Ok, OKLAHOMA CITY and surrounding areas BOTL's....more cigar events are schedule for this weekend, hopefully Duck and I will be there to wreak havoc of any sort...if we are able. Here's the line up:

Bucanero Bucanero Smoker Event 
Nov 02 
Cigar and Company Oklahoma City OK (405) 843-1010 

Altadis, USA Montecristo White Promotional Event 
Nov 03 
Royal Pipes & Tobaccos Norman OK (405) 364-5152 

Altadis, USA ZT Cigars Presents an Evening of Cigars 
Nov 11 
Boulevard Steakhouse and Martini Bar Edmond OK (405) 942-0070 


We want to make the Bucanero and Montecristo event, we aren't sure about the Cigar Dinner just yet (it's $125 per person)

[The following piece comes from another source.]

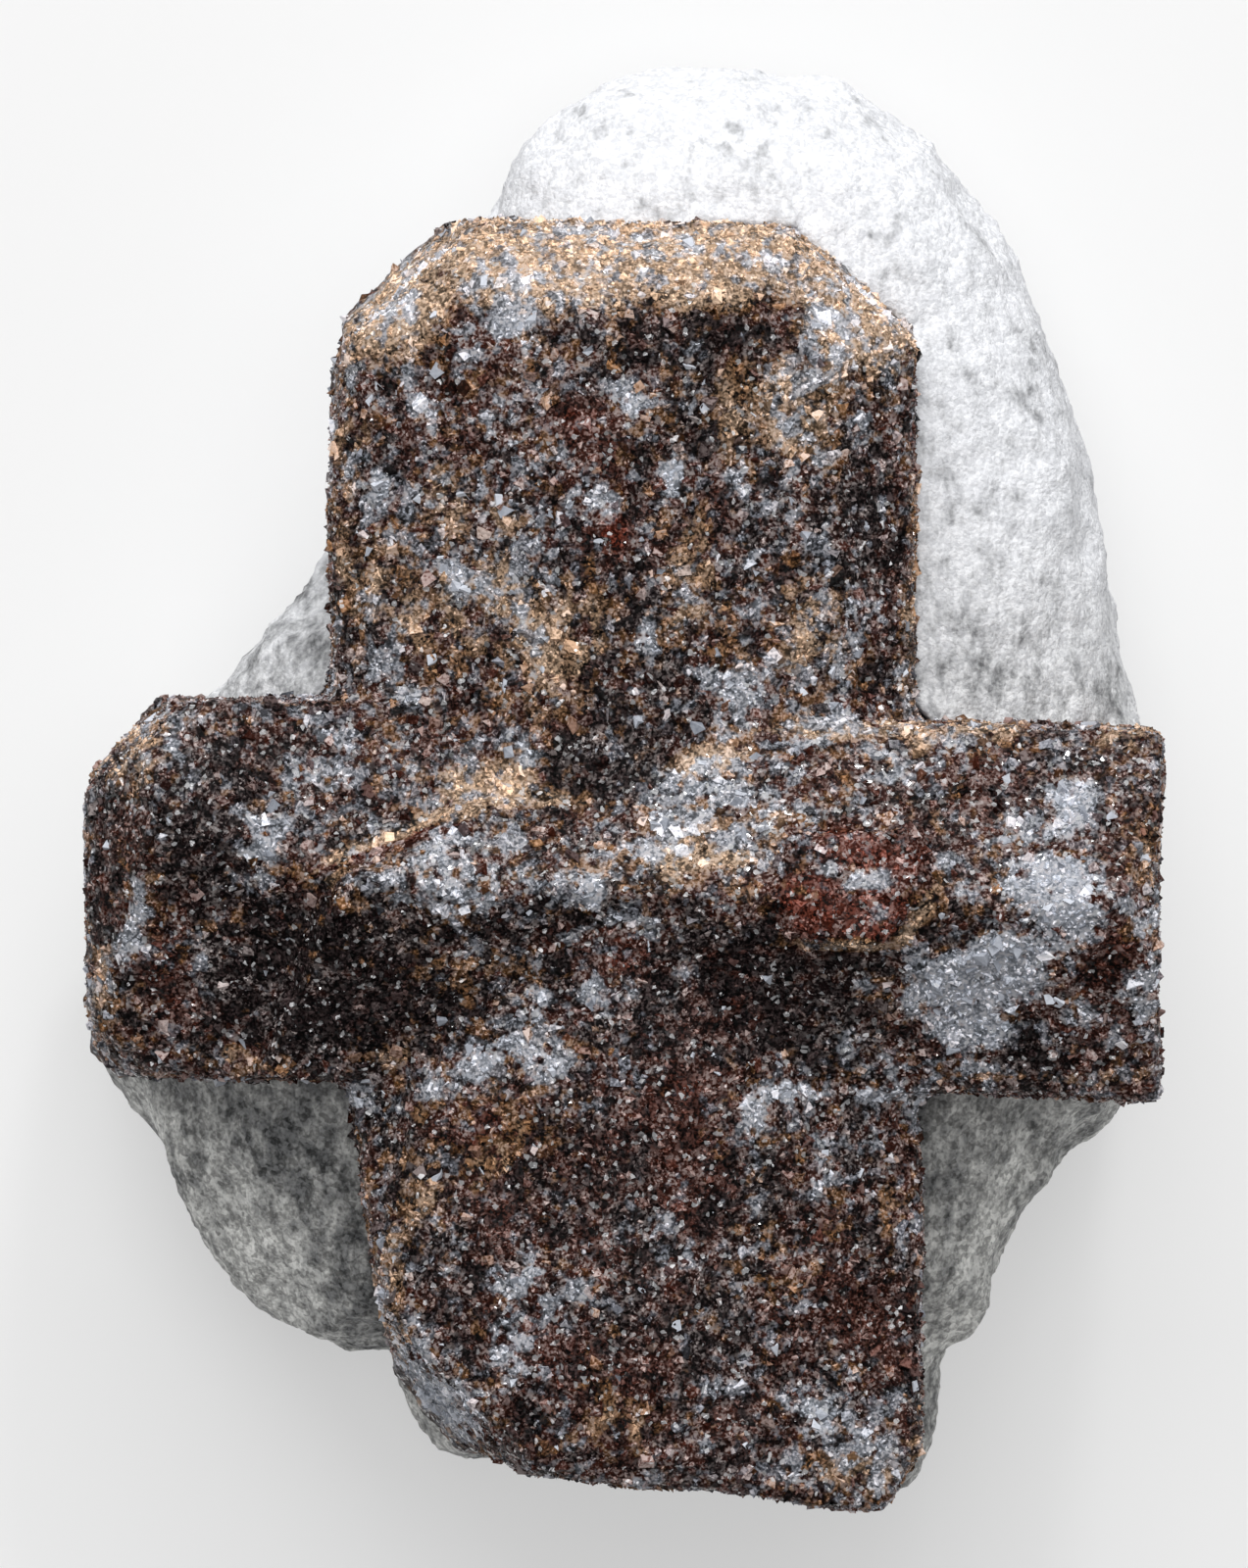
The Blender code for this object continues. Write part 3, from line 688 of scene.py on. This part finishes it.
def crust_group():
    """The sugary crust's colour, with painted highlights and painted glints in it, its roughness, coat
    glints and height. Seat is where a grain takes its stain from, Pick and Tone are its own chances, Own
    is how far
    Pick alone lights it, and Light how bright it is in all, which darkens the skin as painted shade."""
    tree, given, result = shader_group(
        "crust",
        (
            ("Place", "NodeSocketVector", None),
            ("Seat", "NodeSocketVector", None),
            ("Pick", "NodeSocketFloat", 0.5),
            ("Tone", "NodeSocketFloat", 0.5),
            ("Own", "NodeSocketFloat", 0.0),
            ("Light", "NodeSocketFloat", 1.0),
        ),
        (
            ("Colour", "NodeSocketColor"),
            ("Roughness", "NodeSocketFloat"),
            ("Glint", "NodeSocketFloat"),
            ("Body", "NodeSocketFloat"),
        ),
    )
    place, pick, tone = (given.outputs[name] for name in ("Place", "Pick", "Tone"))
    ground = {stain[0]: mark_in_finish(tree, stain[0] + "_ground") for stain in STAINS}
    fine_pick, fine_tone, body = grain(tree, place, FINE_GRAIN)
    flat = stretched(tree, given.outputs["Seat"], LUMP_STRETCH)
    lump = clouds(tree, flat, BROAD_LUMP)
    close = clouds(tree, flat, CLOSE_LUMP)
    sugar = clouds(tree, place, SUGAR_LUMP)
    quartz_sum = weighed(tree, (ground["quartz"], 1.0), (lump[0], 0.38), (close[0], 0.23), (pick, 0.04))
    ochre_sum = weighed(tree, (ground["ochre"], 1.0), (lump[1], 0.38), (close[1], 0.20), (tone, 0.04))
    red_sum = weighed(tree, (ground["red"], 1.0), (lump[2], 0.34), (close[2], 0.20), (tone, -0.08))
    quartz = soft_step(tree, quartz_sum, *QUARTZ_SPANS[0])
    ochre = soft_step(tree, ochre_sum, *OCHRE_SPANS[0])
    red = soft_step(tree, red_sum, *RUST_SPANS[0])
    shared = weighed(tree, (fine_tone, 0.3), (pick, 0.25), (sugar[2], 0.45))
    own = put(tree, "ShaderNodeMix", {0: given.outputs["Own"], 2: shared, 3: pick}).outputs[0]
    spark = soft_step(tree, own, 0.19, 0.74)
    murk_sum = weighed(tree, (lump[2], 0.5), (close[1], 0.2), (ground["quartz"], 1.0))
    murk = soft_step(tree, murk_sum, 0.30, 0.90)
    sandy = blended(tree, soft_step(tree, ground["ochre"], *OCHRE_SPANS[1]), *OCHRE)
    glassy = blended(tree, soft_step(tree, ground["quartz"], *QUARTZ_SPANS[1]), *QUARTZ)
    rusty = blended(tree, soft_step(tree, ground["red"], *RUST_SPANS[1]), *RUST)
    mixed = STAUROLITE
    for share, stain in ((red, rusty), (ochre, sandy), (quartz, glassy)):
        mixed = blended(tree, maths(tree, "MULTIPLY", share, STAIN_COVER), mixed, stain)
    bleached = soft_step(tree, ground["ochre"], *BLEACHED_SPAN)
    frosted = soft_step(tree, ground["quartz"], *FROSTED_SPAN)
    calm = maths(tree, "MULTIPLY_ADD", frosted, -0.45, 1.0)
    facets = maths(tree, "MULTIPLY", maths(tree, "POWER", spark, 1.5), calm)
    veined = maths(tree, "MULTIPLY", frosted, weighed(tree, (lump[1], 0.5), (close[2], 0.5)))
    shade = weighed(tree, (facets, 1.0), (murk, 0.34), (bleached, 0.28), (veined, 0.72))
    mixed = scaled(tree, mixed, shade)
    # Painted highlights: the brightest grains are mixed toward near-white, and a few fine grains are
    # painted white as glints.
    bright = maths(tree, "MULTIPLY_ADD", murk, 0.48, 0.045)
    painted_sparkle = maths(tree, "MULTIPLY", maths(tree, "POWER", spark, 4.0), bright)
    mixed = blended(tree, painted_sparkle, mixed, PAINTED_SPARKLE)
    painted_glint = soft_step(tree, fine_pick, *PAINTED_GLINT_SPAN)
    mixed = blended(tree, maths(tree, "MULTIPLY", painted_glint, 0.6), mixed, PAINTED_GLINT)
    lit = scaled(tree, mixed, given.outputs["Light"])
    rough = maths(tree, "MULTIPLY_ADD", fine_tone, 0.2, 0.45)
    glint = soft_step(tree, fine_pick, *GLINT_SPAN)
    for name, value in (("Colour", lit), ("Roughness", rough), ("Glint", glint), ("Body", body)):
        tree.links.new(value, result.inputs[name])
    return tree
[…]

Would be great to be able to hang out with some BOTL/SOTL's from the board at these events!


----------



## KASR (Aug 2, 2006)

(mods: i'm posting this in All Cigar's Lounge as well, since the majority of Okie-BOTL/SOTL's don't venture into the herf forum)

Ok, OKLAHOMA CITY and surrounding areas BOTL's....more cigar events are schedule for this weekend, hopefully Duck and I will be there to wreak havoc of any sort...if we are able. Here's the line up:

Bucanero Bucanero Smoker Event 
Nov 02 
Cigar and Company Oklahoma City OK (405) 843-1010 

Altadis, USA Montecristo White Promotional Event 
Nov 03 
Royal Pipes & Tobaccos Norman OK (405) 364-5152 

Altadis, USA ZT Cigars Presents an Evening of Cigars 
Nov 11 
Boulevard Steakhouse and Martini Bar Edmond OK (405) 942-0070 


We want to make the Bucanero and Montecristo event, we aren't sure about the Cigar Dinner just yet (it's $125 per person)

Would be great to be able to hang out with some BOTL/SOTL's from the board at these events!


----------



## Pablo (Oct 13, 1997)

Just a heads up...the system is set to merge duplicate posts when it finds them.


----------



## KASR (Aug 2, 2006)

Duck and I made the Bucanero event tonight and we are supremely glad that we did! I'll be posting pics, events review and cigar reviews of what I sampled while I was there. It was well worth it!


----------